The confrontation right discussed in Gagnon is not a Sixth Amendment right, but instead a matter of due process under the Fourteenth Amendment. Due process confrontation is more flexible than its Sixth Amendment cousin. It’s not, as the Court called the Sixth Amendment in Crawford, a procedural “guarantee.” Rather, it’s rooted in notions of “fairness,” and the court may deny confrontation if it has a sufficiently “good cause”—something that would not be true if Crawford controlled. The Supreme Court even noted in Gagnon that “[w]hile in some cases there is simply no adequate alternative to live testimony, we emphasize that we did not . . . intend to prohibit use where appropriate of the conventional substitutes for live testimony, including affidavits, depositions, and documentary evidence.”

But due process confrontation is not so flexible as to be meaningless. In State v. Coltrane, 307 N.C. 511 (1983), the Supreme Court of North Carolina reversed a probation revocation when the trial court did not allow the probationer to confront her probation officer. At the hearing the district attorney simply relayed to the court that the probation officer told the DA that the probationer had failed to get a job. The probation officer wasn’t present at the hearing, and the conversation between the probationer and the judge went like this:

Probationer: “I’m expecting a call about a job at—”

The Court: “Do you have a job now?”

Probationer: “No, sir.”

The Court: “Let the sentence be put into effect. She’s in custody.” Id. at 515.

The court of appeals upheld the revocation, but the supreme court reversed on grounds that the defendant “was allowed to confront neither the prosecuting attorney who claimed that the probation officer had told him that the defendant had not procured employment nor the probation officer herself.” Further, the high court concluded, “No findings were made that there was good cause for not allowing confrontation.” Id. at 515–16. In short, the Coltrane court concluded that G.S. 15A-1345(e) means what it says.

In a more recent case, State v.
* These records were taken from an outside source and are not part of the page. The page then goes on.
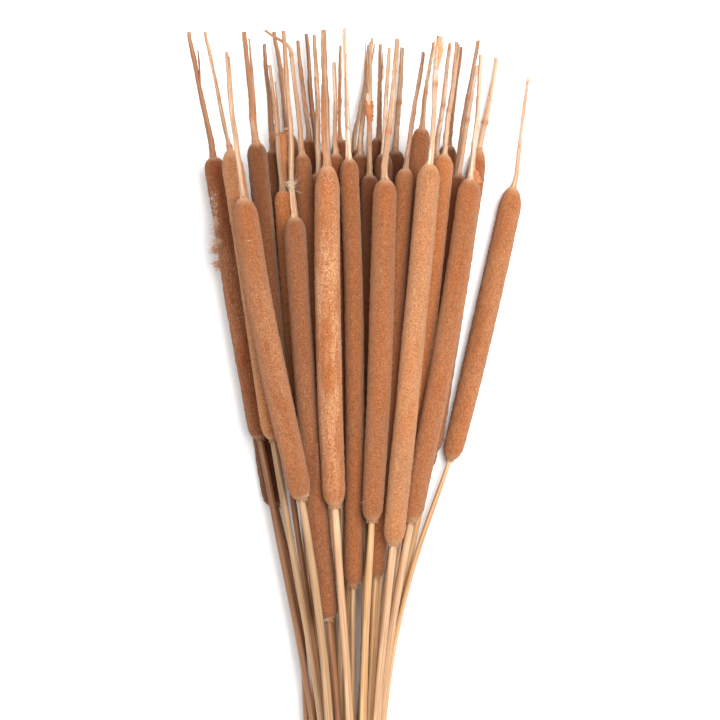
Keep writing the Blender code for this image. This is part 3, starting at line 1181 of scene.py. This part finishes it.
TUFTS = (
    Tuft("front_2", (291, 186), 1.5, "fluff", 190, 2.6, (1.5, 2.2), (-0.1, 0.4, 0.9), 0.9),
    Tuft("middle_1", (214, 199), 5.8, "fluff", 70, 1.8, (3.0, 5.0), (0.4, -0.8, 0.15), 0.4),
    Tuft("middle_1", (217, 212), 5.4, "fluff", 100, 1.6, (3.8, 5.0), (0.6, 0.2, 0.3), 0.5),
    Tuft("middle_1", (215.5, 223), 5.0, "fluff", 260, 1.2, (1.9, 3.8), (-0.3, 0.2, 0.8), 1.0),
    Tuft("middle_1", (217, 240.5), 4.8, "fluff", 260, 1.2, (2.9, 1.4), (-0.5, 0.1, 0.6), 1.0),
    Tuft("middle_1", (216.5, 248.5), 4.0, "bran", 480, 1.3, (3.4, 3.2), (-0.9, -0.3, 0.3), 0.6),
    Tuft("middle_1", (218, 229), 5.0, "bran", 320, 1.9, (3.0, 8.0), (-0.4, -0.2, 0.8), 0.9),
    Tuft("middle_1", (219, 263.5), 3.8, "bran", 480, 1.3, (3.3, 3.4), (-0.9, -0.5, 0.2), 0.5),
    Tuft("front_3", (318, 462), 1.5, "husk", 110, 2.2, (0.8, 12.0), (-1.0, -0.2, 0.4), 0.6),
    Tuft("front_3", (328, 182), 6.7, "fluff", 90, 0.7, (3.4, 9.0), (0.2, 0.5, 0.6), 0.9),
    Tuft("front_3", (326, 231), 6.9, "fluff", 80, 0.7, (3.0, 4.0), (0.2, 0.5, 0.6), 0.9),
    Tuft("middle_1", (215.5, 246), 4.4, "fluff", 70, 1.2, (2.4, 2.6), (-0.8, 0.1, 0.6), 0.9),
    Tuft("front_5", (366.5, 499), 2.0, "fluff", 5, 3.2, (0.3, 0.5), (-0.6, -0.6, 0.4), 0.5),
    Tuft("front_7", (463, 207), 3.5, "fluff", 8, 3.0, (0.5, 1.4), (0.3, -0.9, 0.3), 0.5),
    Tuft("front_1", (248, 241), 6.9, "fluff", 30, 1.8, (1.6, 0.5), (1.0, 0.1, 0.2), 0.3),
    Tuft("front_4", (353, 584), 2.8, "bran", 60, 2.4, (2.0, 1.0), (0.1, -0.9, 0.2), 0.5),
    Tuft("front_2", (328, 617), 2.8, "fluff", 80, 2.2, (2.2, 0.9), (-0.1, -0.9, 0.3), 0.6),
    Tuft("front_1", (303, 493), 3.2, "fluff", 70, 2.0, (2.8, 0.9), (0.1, -0.9, 0.3), 0.5),
    Tuft("middle_6", (277, 132), 1.0, "bran", 70, 3.0, (1.4, 1.4), (-0.5, -0.8, 0.2), 0.7),
    Tuft("back_11", (410, 154), 1.0, "bran", 50, 2.6, (0.8, 1.6), (0.3, -0.9, 0.3), 0.6),
)


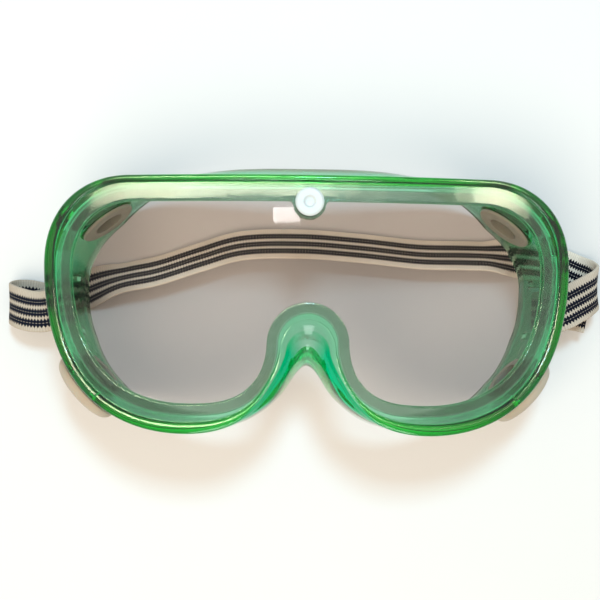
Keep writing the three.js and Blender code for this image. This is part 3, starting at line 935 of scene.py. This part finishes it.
# The band's middle line, from the tail of its left end to the tail of its right end: in through each
# lug from below, over the bar, out to the fold, back under the side wall and across. Behind the lens
# it leans, its lower edge raised.
BAND_ROUTE = [
    (-94, -2.6, 6.2), (-90, -2.1, 7.8), (-86, -1.6, 8.3), (-82, -1.3, 8.9), (-80.6, -1.2, 12),
    (-82, -1.3, 15.1), (-85.2, -1.9, 15.6), (-89.5, -2.8, 15), (-94.5, -2.5, 13.8), (-99, -1.3, 11.4),
    (-101.9, 0, 7), (-100.4, 1.2, 2.8), (-96.6, 1.2, 1.1), (-92.5, 0.4, 1), (-88.5, 0.2, 1),
    (-84.5, 1.6, 1), (-80.5, 3.6, 1.1), (-76.5, 5.3, 1.5), (-72, 6.9, 3.2), (-67, 8.4, 4.9),
    (-61.2, 9.8, 5.7), (-51.7, 11.8, 6), (-36.7, 16.7, 7), (-22.8, 20.8, 7.6), (-1.9, 21.8, 7.6),
    (19.1, 20.6, 7), (40.3, 18.7, 6), (54.4, 18.6, 5.6), (62, 18.5, 5.6), (68.7, 18.3, 4.2),
    (73, 18.2, 2.2), (77, 17.9, 1.1), (85.5, 16.6, 1), (91, 14.6, 1.3), (96, 12.4, 2.1),
    (99.6, 10.8, 4.6), (101.2, 9, 8.8), (100, 6.9, 12.6), (96.4, 4.6, 15.2), (92, 2.2, 16.2),
    (88.4, 0.2, 16.3), (85.2, -1.1, 15.6), (82, -1.3, 15.1), (80.6, -1.2, 12), (82, -1, 8.9),
    (86, -0.6, 8.3), (90.4, -0.1, 8.1), (95, -0.4, 8), (99, -1.2, 7.8),
]
BAND_STEP = 0.5
BAND_CORDS = 24  # the ridges along it
BAND_RELIEF = 0.09
BAND_EDGE = 0.12  # half its thickness at its very edge


def smooth_route(points):
    """Evenly spaced points on a centripetal Catmull-Rom curve."""
    p = np.array(points, float)
    p = np.vstack([2 * p[0] - p[1], p, 2 * p[-1] - p[-2]])
    line = []
    for a, b, c, d in zip(p, p[1:], p[2:], p[3:]):
        u, v, w = (math.sqrt(np.linalg.norm(e)) for e in (b - a, c - b, d - c))
        leaving = ((b - a) / u - (c - a) / (u + v) + (c - b) / v) * v
        arriving = ((c - b) / v - (d - b) / (v + w) + (d - c) / w) * v
        t = np.arange(40)[:, None] / 40
        line.append(
            b
            + leaving * t
            + (3 * (c - b) - 2 * leaving - arriving) * t**2
            + (2 * (b - c) + leaving + arriving) * t**3
        )
    line = np.vstack([*line, p[-2]])
    run = np.concatenate([[0], np.cumsum(np.linalg.norm(np.diff(line, axis=0), axis=1))])
    wanted = np.linspace(0, run[-1], round(run[-1] / BAND_STEP) + 1)
    return np.column_stack([np.interp(wanted, run, line[:, k]) for k in range(3)]), wanted


def band_section():
    """The band's section: (share across from the upper edge, height) points round it."""
    half = BAND_THICKNESS / 2
    shares = np.linspace(0.012, 0.988, 4 * BAND_CORDS + 1)
    relief = BAND_RELIEF * (1 - np.abs(np.sin(math.pi * BAND_CORDS * shares)))
    edge = np.minimum(1, np.minimum(shares, 1 - shares) / 0.05) ** 0.5
    heights = (half - relief) * (0.45 + 0.55 * edge)
    top = list(zip(shares, heights))
    bottom = [(share, -height) for share, height in top[::-1]]
    return [(0, BAND_EDGE), *top, (1, BAND_EDGE), (1, -BAND_EDGE), *bottom, (0, -BAND_EDGE)]


def headband_piece():
    """The band's section carried along its route, turned to lean where it lies behind the lens."""
    line, run = smooth_route(BAND_ROUTE)
    along = np.gradient(line, axis=0)
    along /= np.linalg.norm(along, axis=1)[:, None]
    up = np.array([0, 1, 0])
    across = up - along * (along @ up)[:, None]
    across /= np.linalg.norm(across, axis=1)[:, None]
    past = np.abs(line[:, 0]) - BAND_LEANS_TO
    flat = np.clip(past / (BAND_FLAT_FROM - BAND_LEANS_TO), 0, 1)
    lean = np.radians(BAND_LEAN * (1 - flat * flat * (3 - 2 * flat)))[:, None]
    across = across * np.cos(lean) - np.cross(along, across) * np.sin(lean)
    through = np.cross(along, across)
    section = band_section()
    rings = [line + across * (0.5 - share) * BAND_WIDTH + through * height for share, height in section]
    rings = np.stack(rings, axis=1)
    count, around = rings.shape[:2]
    faces = ring_faces(count, around, False)
    faces += [tuple(range(around))[::-1], tuple(range((count - 1) * around, count * around))]
    piece = new_piece("headband_woven", rings.reshape(-1, 3), faces)
    layer = piece.data.uv_layers.new(name=WEAVE_MAP)
    corners = np.empty(len(piece.data.loops), int)
    piece.data.loops.foreach_get("vertex_index", corners)
    shares = np.array([share for share, _ in section])
    uv = np.column_stack([run[corners // around] * MM, shares[corners % around]])
    layer.data.foreach_set("uv", uv.ravel().astype(np.float32))
    return finish_piece(piece, "root", "elastic", "headband", crease=60)


# ---- Stage ----

GLARE = {  # brightness of the bright wall's strips, from its middle to each end
    -1: (0.5, 0.55, 0.6, 0.7, 0.8, 0.8, 0.8, 0.7, 0.6, 0.4),
    1: (0.4, 0.25, 0.12, 0.06, 0.04, 0.06, 0.3, 0.85, 1.0, 0.9, 0.6),
}
GLARE_STEP = 0.08
GLARE_Y = (0.14, 0.7)
GLARE_RADIANCE = 24
GLARE_COLOUR = (1.0, 0.96, 0.7)
DAYLIGHT = (0.95, 0.98, 1.0)
PANEL_HEIGHT = 0.75
FLOOR_COLOURS = ((0.575, 0.57, 0.575, 1), (0.605, 0.6, 0.6, 1))
FLOOR_HALF = 2.0
FLOOR_DROP = 0.0002  # keeps it clear of the frame's underside
SKY_COLOUR, SKY_STRENGTH = (1.0, 0.925, 0.82, 1), 0.72
CAMERA_HEIGHT, CAMERA_X = 388, -9  # drawn millimetres
CAMERA_LENS, CAMERA_SENSOR = 65.508, 36  # millimetres
CAMERA_ROLL = 0.7  # degrees
CAMERA_TILT = (0.00575, -0.01935)  # radians about its own X and Y


def camera():
    """The photo's view: from straight above, a little rolled and tilted."""
    data = bpy.data.cameras.new("camera")
    data.lens = CAMERA_LENS
    data.sensor_width = CAMERA_SENSOR
    view = bpy.data.objects.new("camera", data)
    bpy.context.scene.collection.objects.link(view)
    roll = Matrix.Rotation(math.radians(CAMERA_ROLL), 4, "Z")
    tilt = Matrix.Rotation(CAMERA_TILT[0], 4, "X") @ Matrix.Rotation(CAMERA_TILT[1], 4, "Y")
    place = Vector((CAMERA_X, -MIDDLE, CAMERA_HEIGHT)) * MM
    view.matrix_world = Matrix.Translation(place) @ roll @ tilt
    bpy.context.scene.camera = view


def softbox(name, place, size, power, colour):
    """A rectangular lamp at that place, aimed at the origin."""
    data = bpy.data.lights.new(name, "AREA")
    data.shape = "RECTANGLE"
    data.size, data.size_y = size
    data.energy = power
    data.color = colour
    lamp = bpy.data.objects.new(name, data)
    bpy.context.scene.collection.objects.link(lamp)
    lamp.location = place
    lamp.rotation_euler = (-Vector(place)).to_track_quat("-Z", "Y").to_euler()
    return lamp


def floor():
    """A pale tabletop, faintly uneven in tone."""
    made, tree, output = material("pale tabletop")
    tone = noise(tree, 9, 3, 0.6)
    colour = mixed(tree, tone, *FLOOR_COLOURS)
    shader = add_node(tree, "ShaderNodeBsdfPrincipled", None, Base_Color=colour, Roughness=0.7)
    tree.links.new(shader.outputs[0], output.inputs["Surface"])
    half = FLOOR_HALF
    corners = [(-half, -half, 0), (half, -half, 0), (half, half, 0), (-half, half, 0)]
    mesh = bpy.data.meshes.new("floor")
    mesh.from_pydata(corners, [], [(0, 1, 2, 3)])
    mesh.materials.append(made)
    plane = bpy.data.objects.new("floor", mesh)
    bpy.context.scene.collection.objects.link(plane)
    plane.location.z = -FLOOR_DROP


def world():
    """Even, slightly warm light from all round."""
    made = bpy.data.worlds.new("studio")
    made.use_nodes = True
    background = made.node_tree.nodes["Background"]
    background.inputs["Color"].default_value = SKY_COLOUR
    background.inputs["Strength"].default_value = SKY_STRENGTH
    bpy.context.scene.world = made


def mirrored_only(lamp, radiance, piece):
    """Makes a lamp show only mirrored in that piece, at that radiance, and light nothing."""
    mirrors = bpy.data.collections.new(lamp.name)
    mirrors.objects.link(piece)
    lamp.light_linking.receiver_collection = mirrors
    lamp.data.energy = radiance * math.pi * lamp.data.size * lamp.data.size_y
    lamp.visible_diffuse = False
    lamp.visible_transmission = False
    lamp.visible_volume_scatter = False


def reflected_panel(name, piece, x, y, radiance, colour):
    """A level panel over the table, between those x and y, that only shows mirrored in that piece."""
    place = ((x[0] + x[1]) / 2, (y[0] + y[1]) / 2, PANEL_HEIGHT)
    panel = softbox(name, place, (x[1] - x[0], y[1] - y[0]), 1, colour)
    panel.rotation_euler = (0, 0, 0)
    mirrored_only(panel, radiance, piece)


green_frame = frame_piece()
clear_sheet = lens_piece()
stud_pieces()
vent_pieces()
headband_piece()

camera()
softbox("key", (0.04, 0.33, 0.8), (0.14, 0.14), 3.7, (0.45, 0.8, 1.0))
fill = softbox("soft fill", (-0.25, -0.3, 0.85), (0.7, 0.6), 5.6, (1.0, 0.9, 0.74))
fill.visible_glossy = False
fill.visible_transmission = False
reflected_panel("window", clear_sheet, (-0.083, -0.007), (0.077, 0.091), 28, DAYLIGHT)
mirrored_only(softbox("bridge light", (0, -0.5, 0.25), (0.3, 0.44), 1, DAYLIGHT), 5, green_frame)
for side, shares in GLARE.items():
    for k, share in enumerate(shares):
        x = sorted((side * k * GLARE_STEP, side * (k + 1) * GLARE_STEP))
        reflected_panel("bright wall", green_frame, x, GLARE_Y, share * GLARE_RADIANCE, GLARE_COLOUR)
floor()
world()
bpy.context.scene.view_settings.view_transform = "Standard"
bpy.context.scene.view_settings.look = "Medium High Contrast"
Terry, 149 N.C. App. 434 (2002), a probationer complained on appeal of her revocation that she didn’t get an opportunity to cross-examine someone (one of her professors, who did not appear at the hearing) who provided damaging information about her to her probation officer. The court of appeals affirmed the revocation, noting that the defendant never subpoenaed the professor or otherwise asked to confront him. (That line of reasoning would be improper in the Sixth Amendment context. The Supreme Court has said that “the Confrontation Clause imposes a burden on the prosecution to present its witnesses, not on the defendant to bring those adverse witnesses into court.” Melendez-Diaz v. Massachusetts, 129 S. Ct. 2527, 2540 (2009).) The Terry court added that any error by the trial court was harmless to the extent that the professor’s statements merely confirmed information provided through other sources.

Terry never cites to Coltrane so it’s hard to know precisely how the cases fit together when thinking about how confrontation at probation hearings plays out in practice. I won’t let that stop me from concluding with a few practical thoughts.

For probation officers: I am told you are sometimes asked to testify based on a violation report prepared by another officer. When that happens, it seems the testifying officer should be prepared to explain why the officer who prepared the report is unavailable. That’s not to say, however, that I think the State needs to make the same showing of a “good faith effort to obtain the witness” that it would be required to make for Sixth Amendment purposes. Cf. Smith, supra, at 26.

For judges: We don’t have much guidance on what amounts to a “good cause” for not allowing confrontation. It strikes me that (at a minimum) you’d need to consider both the reason for the witness’s absence and the type of information at issue. Some violations, such as a positive drug screens or a new criminal convictions, may be proved just as well through documentary evidence, whereas others, such as failing to report to the officer in a “reasonable manner,” would seem more likely to require live, first-hand testimony.

And finally for probationers, it seems the best advice on this front may be that if you want to confront an adverse witness, be sure to bring it up at the violation hearing. Don’t raise it for the first time on appeal. See, e.g., Duncan, 270 N.C. at 246 (“[N]owhere in the record does it appear that the defendant asked to cross-examine any witnesses for the State, and particularly the State Probation Officer . . . , and was refused.”).